(Raw data):
════

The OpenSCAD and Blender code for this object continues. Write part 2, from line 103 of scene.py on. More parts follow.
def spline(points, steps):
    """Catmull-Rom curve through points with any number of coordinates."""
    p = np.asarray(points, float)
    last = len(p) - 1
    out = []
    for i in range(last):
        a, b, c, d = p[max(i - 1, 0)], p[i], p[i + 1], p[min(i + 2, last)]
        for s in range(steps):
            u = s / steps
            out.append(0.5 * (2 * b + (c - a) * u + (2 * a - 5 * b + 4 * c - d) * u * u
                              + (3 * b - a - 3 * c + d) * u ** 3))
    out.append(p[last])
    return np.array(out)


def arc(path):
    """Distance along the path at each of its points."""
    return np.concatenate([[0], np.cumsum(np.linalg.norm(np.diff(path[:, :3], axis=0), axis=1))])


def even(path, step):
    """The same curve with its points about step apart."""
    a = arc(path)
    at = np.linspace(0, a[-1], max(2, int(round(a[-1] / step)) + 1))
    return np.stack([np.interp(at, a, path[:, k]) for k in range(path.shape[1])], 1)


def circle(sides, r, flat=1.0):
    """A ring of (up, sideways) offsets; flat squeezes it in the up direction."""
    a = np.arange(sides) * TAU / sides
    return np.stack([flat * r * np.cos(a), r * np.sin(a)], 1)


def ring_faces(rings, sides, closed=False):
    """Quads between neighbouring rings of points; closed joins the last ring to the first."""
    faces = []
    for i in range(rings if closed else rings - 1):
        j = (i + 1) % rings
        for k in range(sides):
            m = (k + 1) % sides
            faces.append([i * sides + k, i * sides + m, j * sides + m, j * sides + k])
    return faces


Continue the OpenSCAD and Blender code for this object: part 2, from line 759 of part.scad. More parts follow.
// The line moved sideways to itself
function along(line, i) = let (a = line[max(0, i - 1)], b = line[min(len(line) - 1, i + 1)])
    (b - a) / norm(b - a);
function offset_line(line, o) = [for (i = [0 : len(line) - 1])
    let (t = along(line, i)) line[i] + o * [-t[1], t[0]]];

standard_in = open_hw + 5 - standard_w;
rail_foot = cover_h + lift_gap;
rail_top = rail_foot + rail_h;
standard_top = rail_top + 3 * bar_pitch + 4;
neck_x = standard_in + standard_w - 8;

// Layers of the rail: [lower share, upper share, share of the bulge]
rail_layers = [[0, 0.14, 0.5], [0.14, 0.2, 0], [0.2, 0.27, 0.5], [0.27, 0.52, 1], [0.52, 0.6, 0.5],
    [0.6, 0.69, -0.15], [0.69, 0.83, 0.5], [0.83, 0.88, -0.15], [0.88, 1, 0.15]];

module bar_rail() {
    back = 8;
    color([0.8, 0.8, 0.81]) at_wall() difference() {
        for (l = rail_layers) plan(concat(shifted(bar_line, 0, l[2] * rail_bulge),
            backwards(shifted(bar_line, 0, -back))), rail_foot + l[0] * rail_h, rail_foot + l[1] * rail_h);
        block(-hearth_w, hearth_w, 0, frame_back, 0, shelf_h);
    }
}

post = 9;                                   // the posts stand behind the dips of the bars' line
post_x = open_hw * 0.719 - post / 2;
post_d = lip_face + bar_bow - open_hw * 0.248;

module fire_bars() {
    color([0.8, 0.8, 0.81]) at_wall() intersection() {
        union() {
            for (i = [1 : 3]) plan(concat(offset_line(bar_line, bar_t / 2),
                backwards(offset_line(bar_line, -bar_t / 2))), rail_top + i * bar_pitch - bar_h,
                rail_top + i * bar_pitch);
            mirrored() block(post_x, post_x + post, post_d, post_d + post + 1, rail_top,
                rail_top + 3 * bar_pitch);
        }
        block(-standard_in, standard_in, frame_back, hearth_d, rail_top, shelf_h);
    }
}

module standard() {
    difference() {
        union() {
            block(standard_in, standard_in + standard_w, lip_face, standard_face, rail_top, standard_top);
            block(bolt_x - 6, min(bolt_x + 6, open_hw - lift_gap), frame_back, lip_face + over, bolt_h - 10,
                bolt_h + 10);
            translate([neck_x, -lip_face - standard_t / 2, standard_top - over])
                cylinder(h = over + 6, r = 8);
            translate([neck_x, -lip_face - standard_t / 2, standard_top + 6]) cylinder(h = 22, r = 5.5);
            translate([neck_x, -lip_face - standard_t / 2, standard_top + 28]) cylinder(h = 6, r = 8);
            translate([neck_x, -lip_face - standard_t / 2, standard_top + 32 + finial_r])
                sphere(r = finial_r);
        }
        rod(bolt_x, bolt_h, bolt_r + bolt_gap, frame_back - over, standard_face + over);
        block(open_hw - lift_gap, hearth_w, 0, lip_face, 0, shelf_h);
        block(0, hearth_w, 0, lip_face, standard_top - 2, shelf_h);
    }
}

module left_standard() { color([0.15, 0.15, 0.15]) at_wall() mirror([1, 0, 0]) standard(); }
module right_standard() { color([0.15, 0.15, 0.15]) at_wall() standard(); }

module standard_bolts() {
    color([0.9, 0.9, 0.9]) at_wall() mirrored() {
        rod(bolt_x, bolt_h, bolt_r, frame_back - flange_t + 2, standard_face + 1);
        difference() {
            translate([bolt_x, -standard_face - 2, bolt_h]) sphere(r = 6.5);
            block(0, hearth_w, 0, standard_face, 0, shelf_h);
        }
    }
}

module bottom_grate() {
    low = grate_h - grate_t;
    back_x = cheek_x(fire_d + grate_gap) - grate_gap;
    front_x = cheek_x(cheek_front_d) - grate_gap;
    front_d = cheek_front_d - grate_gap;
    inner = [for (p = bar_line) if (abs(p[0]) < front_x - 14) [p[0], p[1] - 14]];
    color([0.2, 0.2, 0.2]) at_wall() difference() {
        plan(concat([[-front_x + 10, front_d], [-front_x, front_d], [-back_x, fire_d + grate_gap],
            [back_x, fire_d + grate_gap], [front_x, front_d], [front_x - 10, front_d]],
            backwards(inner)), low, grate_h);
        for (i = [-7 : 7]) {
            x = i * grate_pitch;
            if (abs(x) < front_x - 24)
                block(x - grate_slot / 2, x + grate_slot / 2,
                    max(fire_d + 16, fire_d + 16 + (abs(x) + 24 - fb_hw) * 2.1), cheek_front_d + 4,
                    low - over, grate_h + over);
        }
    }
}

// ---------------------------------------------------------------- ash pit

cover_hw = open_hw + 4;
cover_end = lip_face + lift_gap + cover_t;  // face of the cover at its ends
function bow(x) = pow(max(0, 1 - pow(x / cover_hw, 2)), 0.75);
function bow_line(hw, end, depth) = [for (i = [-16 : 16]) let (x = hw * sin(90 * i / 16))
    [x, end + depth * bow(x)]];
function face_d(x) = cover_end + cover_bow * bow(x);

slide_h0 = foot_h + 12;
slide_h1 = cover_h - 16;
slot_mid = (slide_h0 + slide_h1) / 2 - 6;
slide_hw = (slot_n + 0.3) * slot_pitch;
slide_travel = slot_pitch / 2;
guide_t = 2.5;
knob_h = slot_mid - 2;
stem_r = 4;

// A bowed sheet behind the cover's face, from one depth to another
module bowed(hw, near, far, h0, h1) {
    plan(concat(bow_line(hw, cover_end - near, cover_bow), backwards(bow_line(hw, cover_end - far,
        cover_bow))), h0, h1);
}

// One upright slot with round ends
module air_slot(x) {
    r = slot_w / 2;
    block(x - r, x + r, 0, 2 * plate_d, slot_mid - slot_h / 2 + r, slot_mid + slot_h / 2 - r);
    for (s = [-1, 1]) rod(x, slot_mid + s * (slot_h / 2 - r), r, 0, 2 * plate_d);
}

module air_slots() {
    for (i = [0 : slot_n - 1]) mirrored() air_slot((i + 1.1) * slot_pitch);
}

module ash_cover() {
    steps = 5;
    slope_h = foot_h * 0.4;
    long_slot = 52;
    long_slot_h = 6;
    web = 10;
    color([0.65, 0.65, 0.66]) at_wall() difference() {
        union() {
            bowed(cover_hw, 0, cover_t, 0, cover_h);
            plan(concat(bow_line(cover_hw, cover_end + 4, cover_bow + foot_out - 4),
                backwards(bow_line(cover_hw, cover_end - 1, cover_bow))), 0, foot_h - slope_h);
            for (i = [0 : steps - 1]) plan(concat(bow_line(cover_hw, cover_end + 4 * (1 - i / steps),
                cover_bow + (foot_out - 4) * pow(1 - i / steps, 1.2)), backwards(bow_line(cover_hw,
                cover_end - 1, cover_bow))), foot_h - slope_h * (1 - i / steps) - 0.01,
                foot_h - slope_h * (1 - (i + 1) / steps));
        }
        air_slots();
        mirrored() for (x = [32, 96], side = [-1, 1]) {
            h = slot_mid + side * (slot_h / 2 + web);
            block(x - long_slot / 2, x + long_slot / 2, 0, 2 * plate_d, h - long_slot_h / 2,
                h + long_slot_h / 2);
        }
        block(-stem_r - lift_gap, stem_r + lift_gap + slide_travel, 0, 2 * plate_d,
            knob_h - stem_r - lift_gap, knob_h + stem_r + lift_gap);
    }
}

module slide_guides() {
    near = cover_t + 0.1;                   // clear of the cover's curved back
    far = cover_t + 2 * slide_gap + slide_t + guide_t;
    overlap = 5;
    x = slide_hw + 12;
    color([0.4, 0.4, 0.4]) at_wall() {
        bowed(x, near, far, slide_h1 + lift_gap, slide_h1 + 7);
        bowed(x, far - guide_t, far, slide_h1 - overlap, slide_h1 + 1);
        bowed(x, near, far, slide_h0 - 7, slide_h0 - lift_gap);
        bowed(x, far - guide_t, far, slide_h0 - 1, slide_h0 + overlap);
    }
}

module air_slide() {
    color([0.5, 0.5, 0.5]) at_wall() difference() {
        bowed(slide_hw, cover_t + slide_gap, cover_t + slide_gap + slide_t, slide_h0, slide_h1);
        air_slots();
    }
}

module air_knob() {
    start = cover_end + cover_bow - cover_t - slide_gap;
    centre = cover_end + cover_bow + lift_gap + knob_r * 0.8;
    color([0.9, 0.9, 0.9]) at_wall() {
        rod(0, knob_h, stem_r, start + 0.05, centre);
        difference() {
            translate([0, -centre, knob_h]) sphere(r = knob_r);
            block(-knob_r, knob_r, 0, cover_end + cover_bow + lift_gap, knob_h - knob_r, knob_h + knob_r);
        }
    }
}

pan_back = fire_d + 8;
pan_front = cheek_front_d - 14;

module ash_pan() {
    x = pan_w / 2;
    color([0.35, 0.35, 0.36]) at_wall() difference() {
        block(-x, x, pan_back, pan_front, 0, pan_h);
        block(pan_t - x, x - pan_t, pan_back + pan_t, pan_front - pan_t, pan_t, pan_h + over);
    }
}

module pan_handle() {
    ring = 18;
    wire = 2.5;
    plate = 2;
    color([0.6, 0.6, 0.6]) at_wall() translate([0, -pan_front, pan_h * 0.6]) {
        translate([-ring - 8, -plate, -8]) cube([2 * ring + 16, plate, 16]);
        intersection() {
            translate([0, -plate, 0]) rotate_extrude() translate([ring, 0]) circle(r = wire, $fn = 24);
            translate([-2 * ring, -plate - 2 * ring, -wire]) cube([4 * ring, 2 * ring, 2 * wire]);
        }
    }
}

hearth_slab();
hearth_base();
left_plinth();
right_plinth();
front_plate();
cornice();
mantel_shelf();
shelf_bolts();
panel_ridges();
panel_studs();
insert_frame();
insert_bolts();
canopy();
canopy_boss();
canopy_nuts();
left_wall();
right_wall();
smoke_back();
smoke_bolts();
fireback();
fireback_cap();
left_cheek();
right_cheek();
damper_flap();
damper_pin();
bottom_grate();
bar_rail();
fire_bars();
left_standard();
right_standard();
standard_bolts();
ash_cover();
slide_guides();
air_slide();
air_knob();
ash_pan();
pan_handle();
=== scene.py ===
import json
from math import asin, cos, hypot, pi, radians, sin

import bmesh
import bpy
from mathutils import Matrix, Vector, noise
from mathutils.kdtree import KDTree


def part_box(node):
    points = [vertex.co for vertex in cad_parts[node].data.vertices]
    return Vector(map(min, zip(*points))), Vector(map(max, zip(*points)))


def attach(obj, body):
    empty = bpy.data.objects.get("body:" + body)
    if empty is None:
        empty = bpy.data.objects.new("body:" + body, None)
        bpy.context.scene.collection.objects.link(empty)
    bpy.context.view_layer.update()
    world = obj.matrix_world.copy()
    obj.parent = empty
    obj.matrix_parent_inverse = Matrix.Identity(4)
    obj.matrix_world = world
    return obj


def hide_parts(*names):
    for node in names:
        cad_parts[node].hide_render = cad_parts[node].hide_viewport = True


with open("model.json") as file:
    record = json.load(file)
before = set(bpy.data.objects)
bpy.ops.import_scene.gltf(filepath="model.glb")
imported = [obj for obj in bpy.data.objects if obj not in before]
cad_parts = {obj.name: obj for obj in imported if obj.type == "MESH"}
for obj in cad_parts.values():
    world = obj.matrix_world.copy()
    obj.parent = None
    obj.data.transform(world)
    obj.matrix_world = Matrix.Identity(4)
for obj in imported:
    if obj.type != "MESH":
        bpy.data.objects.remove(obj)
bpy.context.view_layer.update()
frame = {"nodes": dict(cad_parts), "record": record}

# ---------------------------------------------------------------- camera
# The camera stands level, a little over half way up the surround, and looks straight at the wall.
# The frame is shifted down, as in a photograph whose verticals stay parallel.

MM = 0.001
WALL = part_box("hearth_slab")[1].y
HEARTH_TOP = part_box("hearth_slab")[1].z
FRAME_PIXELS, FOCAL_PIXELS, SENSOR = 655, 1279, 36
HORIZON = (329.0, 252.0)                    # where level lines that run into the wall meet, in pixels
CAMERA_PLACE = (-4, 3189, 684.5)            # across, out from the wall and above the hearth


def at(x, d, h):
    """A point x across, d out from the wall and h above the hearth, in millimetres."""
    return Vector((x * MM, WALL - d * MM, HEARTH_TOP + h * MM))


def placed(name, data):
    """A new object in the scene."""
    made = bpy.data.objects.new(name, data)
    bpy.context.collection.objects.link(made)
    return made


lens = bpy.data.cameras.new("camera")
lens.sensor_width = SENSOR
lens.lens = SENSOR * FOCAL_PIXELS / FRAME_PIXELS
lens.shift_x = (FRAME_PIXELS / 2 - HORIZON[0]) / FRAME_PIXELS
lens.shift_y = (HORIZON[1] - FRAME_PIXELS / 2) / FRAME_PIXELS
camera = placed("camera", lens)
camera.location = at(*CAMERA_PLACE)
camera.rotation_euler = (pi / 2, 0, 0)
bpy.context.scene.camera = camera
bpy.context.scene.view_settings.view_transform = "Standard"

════

(What you need to do):
Repeat, unchanged, every line from the one that contains "obj.matrix_parent_inverse = Matrix.Identity(4)" to the one that contains "return made", including both, and no other line.

(Complete response):
    obj.matrix_parent_inverse = Matrix.Identity(4)
    obj.matrix_world = world
    return obj


def hide_parts(*names):
    for node in names:
        cad_parts[node].hide_render = cad_parts[node].hide_viewport = True


with open("model.json") as file:
    record = json.load(file)
before = set(bpy.data.objects)
bpy.ops.import_scene.gltf(filepath="model.glb")
imported = [obj for obj in bpy.data.objects if obj not in before]
cad_parts = {obj.name: obj for obj in imported if obj.type == "MESH"}
for obj in cad_parts.values():
    world = obj.matrix_world.copy()
    obj.parent = None
    obj.data.transform(world)
    obj.matrix_world = Matrix.Identity(4)
for obj in imported:
    if obj.type != "MESH":
        bpy.data.objects.remove(obj)
bpy.context.view_layer.update()
frame = {"nodes": dict(cad_parts), "record": record}

# ---------------------------------------------------------------- camera
# The camera stands level, a little over half way up the surround, and looks straight at the wall.
# The frame is shifted down, as in a photograph whose verticals stay parallel.

MM = 0.001
WALL = part_box("hearth_slab")[1].y
HEARTH_TOP = part_box("hearth_slab")[1].z
FRAME_PIXELS, FOCAL_PIXELS, SENSOR = 655, 1279, 36
HORIZON = (329.0, 252.0)                    # where level lines that run into the wall meet, in pixels
CAMERA_PLACE = (-4, 3189, 684.5)            # across, out from the wall and above the hearth


def at(x, d, h):
    """A point x across, d out from the wall and h above the hearth, in millimetres."""
    return Vector((x * MM, WALL - d * MM, HEARTH_TOP + h * MM))


def placed(name, data):
    """A new object in the scene."""
    made = bpy.data.objects.new(name, data)
    bpy.context.collection.objects.link(made)
    return made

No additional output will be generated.